A medida que o dinheiro de investimento diminuiu com a crise nas big techs em 2022, devido também ao aumento de juros nos EUA, toda a expectativa de mercado de crescimento e especulação foi substituída por uma pressão avassaladora por resultados de curto prazo. É possível ver esse movimento através da maneira como muitos dos layoffs que tem acontecido nos últimos anos:
Em momentos de crise de tecnologia, as empresas que sofrem primeiro são as que oferecem mão de obra especializada, seja através de squads de desenvolvimento, alocação de mão de obra ou projetos de escopo fechado. Quando empresas sofrem cortes de orçamento, os primeiros a sofrer são fornecedores: pagamentos atrasados (ou adiados), redução de equipes e eventuais quebras de contrato.
Gergely Orosz, o Pragmatic Engineer, tem um longo artigo descrevendo esse movimento, e o impacto dentro do mercado de profissionais de tecnologia. Recomendo muito a leitura se você se interessa por essa tendência.
Buscando uma saída
Nesse contexto, empresas de professional services de tecnologia se viram, todas, em uma sinuca de bico importante: garantir rentabilidade de negócios baseado em headcount e horas não era mais suficiente com a pressão para redução de margem. Para esse modelo de margens super apertadas, só existe uma realidade de trabalho que funciona: bodyshop com margem baixa (10% ou menos), que acaba com a possibilidade de venda de squads e equipes com ticket maior. Fugir dessa realidade é um caminho difícil. É como se todo o mercado, nesse momento, estivesse se nivelando por baixo, para atender a expectativa de resultado - natural, mas ainda assim problemático.
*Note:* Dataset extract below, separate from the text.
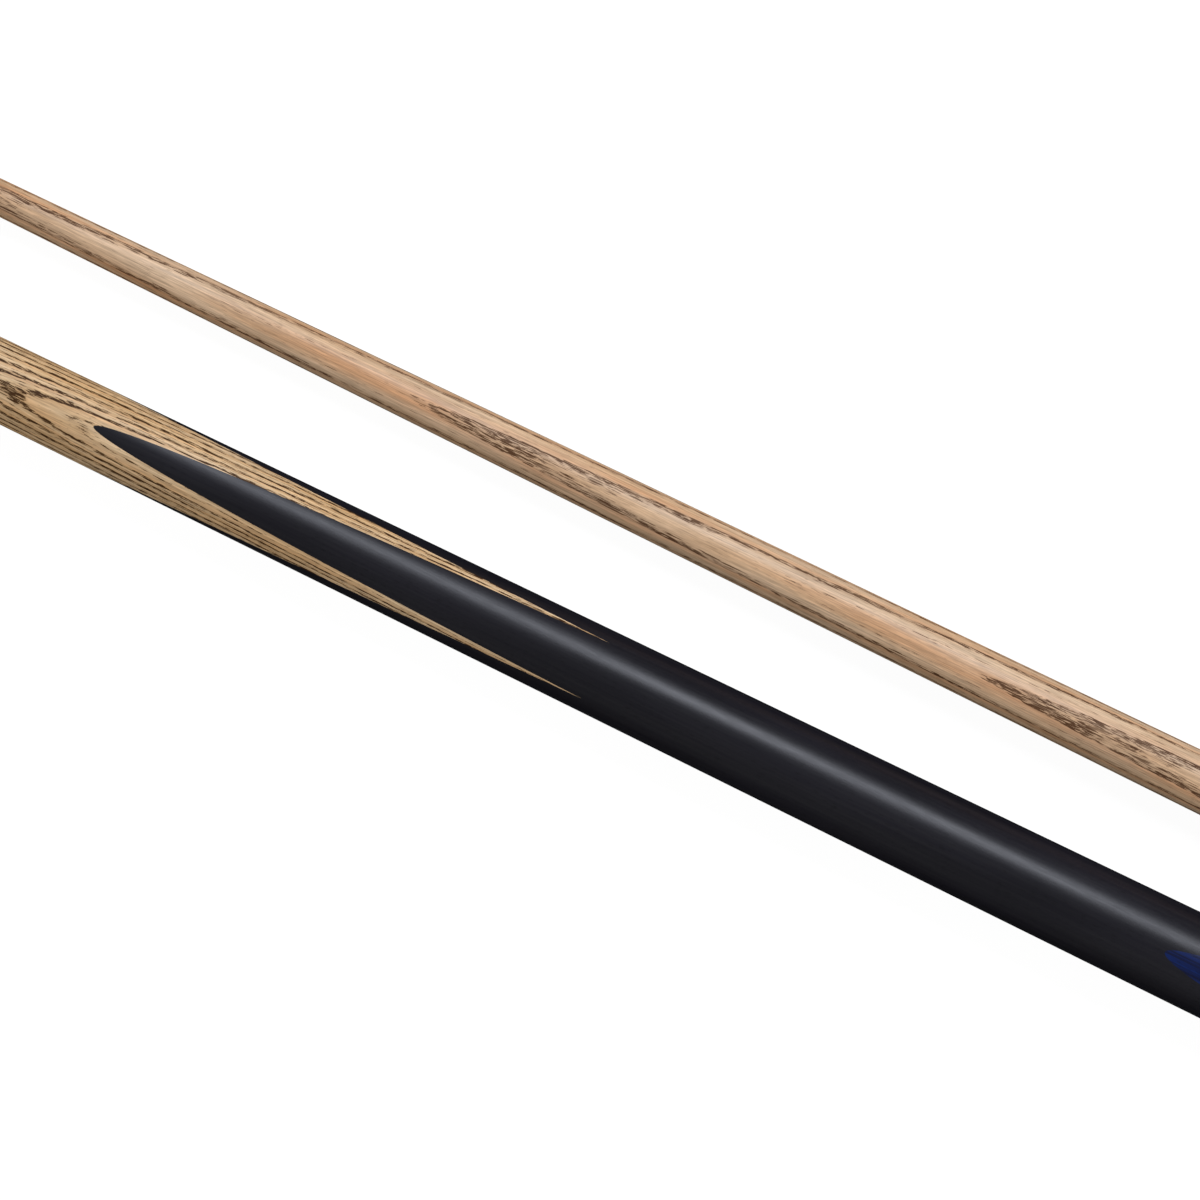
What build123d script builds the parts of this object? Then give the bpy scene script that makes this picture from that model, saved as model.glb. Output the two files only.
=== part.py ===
"""Two-piece ash cue with a hand-spliced butt, laid out taken apart: the butt
section on the X axis and the shaft section parallel beside it.

Frame: millimetres, +Z up. The origin is the centre of the butt section's joint
face, the shoulder that the other section seats against. +X runs along the butt
section towards its bumper, so the joint pin stands out towards -X. The shaft
section lies at +Y, a little lower than the butt's axis, with its tip towards -X
and its joint face towards +X.
"""
from build123d import *
from build123d.topology import SkipClean
import os

os.makedirs("parts", exist_ok=True)

# ---------------------------------------------------------------- dimensions
CUE_LENGTH = 1448.0  # tip to bumper, joined
SECTION_LENGTH = CUE_LENGTH / 2  # each section, shoulder to free end
GLUE = 0.02  # glue line between a metal part and its seat

# shaft section, measured back from the crown of the tip
TIP_D = 9.0
SHAFT_TAPER = [(90.0, 10.9), (240.0, 13.85), (440.0, 17.0)]  # (distance, diameter)
JOINT_D = 20.0
TIP_EDGE = 3.6  # height of the tip's straight wall
TIP_CROWN = 1.6  # height of its dome
TIP_H = TIP_EDGE + TIP_CROWN
FERRULE_END = TIP_H + 11.0
FERRULE_CHAMFER = 0.1
TENON_R = 3.4

# butt section, x measured back from the joint face
BUTT_D = 29.0
WOOD_END = 710.0
SPLICE_TIP_X = 221.0  # where the four dark splices start
SPLICE_SLOPE = 0.01692  # how fast each glue plane sinks towards the axis
SECOND_TIP_X = 555.0  # where the second, stained splice starts
SECOND_SLOPE = 0.0372
SECOND_TURN = 4.0  # degrees round the axis

# joint hardware, measured from the joint face
FLANGE = 6.0
JOINT_CHAMFER = 0.3
ANCHOR_R = 7.0
ANCHOR_LENGTH = 24.0
ANCHOR_END = FLANGE + ANCHOR_LENGTH
ANCHOR_BORE = ANCHOR_LENGTH + 0.1  # depth of the wood's bore for an anchor
SHANK_R = 5.0
PIN_ANCHOR_R = 5.5
PIN_OUT = 24.0
SHANK_OUT = 6.0
THREAD_PITCH = 2.0
THREAD_ROOT_R = 4.15
THREAD_PLAY = 0.1  # radial play of the pin's thread in the socket
PILOT_R = 3.9
PILOT_LENGTH = 5.5
SOCKET_MOUTH_R = 5.1
SOCKET_MOUTH_DEPTH = 6.5
SOCKET_THREAD_END = 19.5
SOCKET_BOTTOM = 25.5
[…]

Sempre fui crítico do modelo de bodyshop, e os desafios que tocar um business focando nisso trazem, mas não dá pra negar que ele tem um apelo importante e muito a crescer nesse mercado: oferta de mão de obra barata de tecnologia tem seu benefício, apesar do custo operacional maior e margens muito menores. Por isso que toda empresa busca fugir desse modelo: no longo prazo ele não é o mais sustentável.
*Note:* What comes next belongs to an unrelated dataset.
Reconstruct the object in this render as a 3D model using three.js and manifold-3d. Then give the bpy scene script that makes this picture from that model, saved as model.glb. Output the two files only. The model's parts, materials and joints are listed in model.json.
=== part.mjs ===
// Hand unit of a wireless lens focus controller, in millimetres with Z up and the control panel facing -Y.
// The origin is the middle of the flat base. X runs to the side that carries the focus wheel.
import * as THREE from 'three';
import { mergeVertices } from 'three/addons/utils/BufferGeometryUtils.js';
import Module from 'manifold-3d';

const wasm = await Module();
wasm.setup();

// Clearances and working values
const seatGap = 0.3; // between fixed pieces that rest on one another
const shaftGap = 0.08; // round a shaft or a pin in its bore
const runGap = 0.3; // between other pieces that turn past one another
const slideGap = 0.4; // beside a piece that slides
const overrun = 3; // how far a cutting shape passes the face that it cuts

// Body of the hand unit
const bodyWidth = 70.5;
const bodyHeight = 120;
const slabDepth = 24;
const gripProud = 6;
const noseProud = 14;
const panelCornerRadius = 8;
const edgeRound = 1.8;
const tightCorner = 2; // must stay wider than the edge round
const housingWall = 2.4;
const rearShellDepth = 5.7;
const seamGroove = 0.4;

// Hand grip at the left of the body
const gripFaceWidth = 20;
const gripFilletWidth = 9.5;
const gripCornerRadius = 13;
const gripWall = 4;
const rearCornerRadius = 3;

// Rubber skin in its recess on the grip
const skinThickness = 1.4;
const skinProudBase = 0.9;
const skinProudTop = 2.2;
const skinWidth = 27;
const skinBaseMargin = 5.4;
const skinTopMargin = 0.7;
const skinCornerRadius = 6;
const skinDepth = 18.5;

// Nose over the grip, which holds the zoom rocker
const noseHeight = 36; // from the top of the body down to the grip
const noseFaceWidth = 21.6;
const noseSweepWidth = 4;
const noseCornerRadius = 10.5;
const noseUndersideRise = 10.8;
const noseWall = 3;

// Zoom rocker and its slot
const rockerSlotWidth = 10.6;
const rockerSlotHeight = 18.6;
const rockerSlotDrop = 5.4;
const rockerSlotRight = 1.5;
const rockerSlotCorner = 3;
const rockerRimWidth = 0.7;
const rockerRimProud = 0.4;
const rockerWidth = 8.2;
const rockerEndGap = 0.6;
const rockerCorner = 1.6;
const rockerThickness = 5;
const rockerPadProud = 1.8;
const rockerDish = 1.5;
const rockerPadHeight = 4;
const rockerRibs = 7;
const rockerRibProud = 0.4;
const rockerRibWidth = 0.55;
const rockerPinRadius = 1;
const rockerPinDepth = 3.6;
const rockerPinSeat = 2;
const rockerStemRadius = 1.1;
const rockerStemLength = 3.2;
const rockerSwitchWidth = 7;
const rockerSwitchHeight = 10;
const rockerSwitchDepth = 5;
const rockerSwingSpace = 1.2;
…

O que aconteceu em 2023 e 2024 foi que todas as grandes empresas se movimentaram para outras ofertas de serviço: managed services, produtos digitais ou pacotes fechados de renda recorrente. Basta navegar pelos sites de várias das grandes consultorias para entender o movimento já acontecendo desde 2023: maior ênfase em serviços de ticket recorrente, produtos digitais ou maior oferta de serviços padronizados que geram menor complexidade de negociação. Essas empresas passaram por consolidação de operações e redução de quadros, num movimento natural de redução de custos.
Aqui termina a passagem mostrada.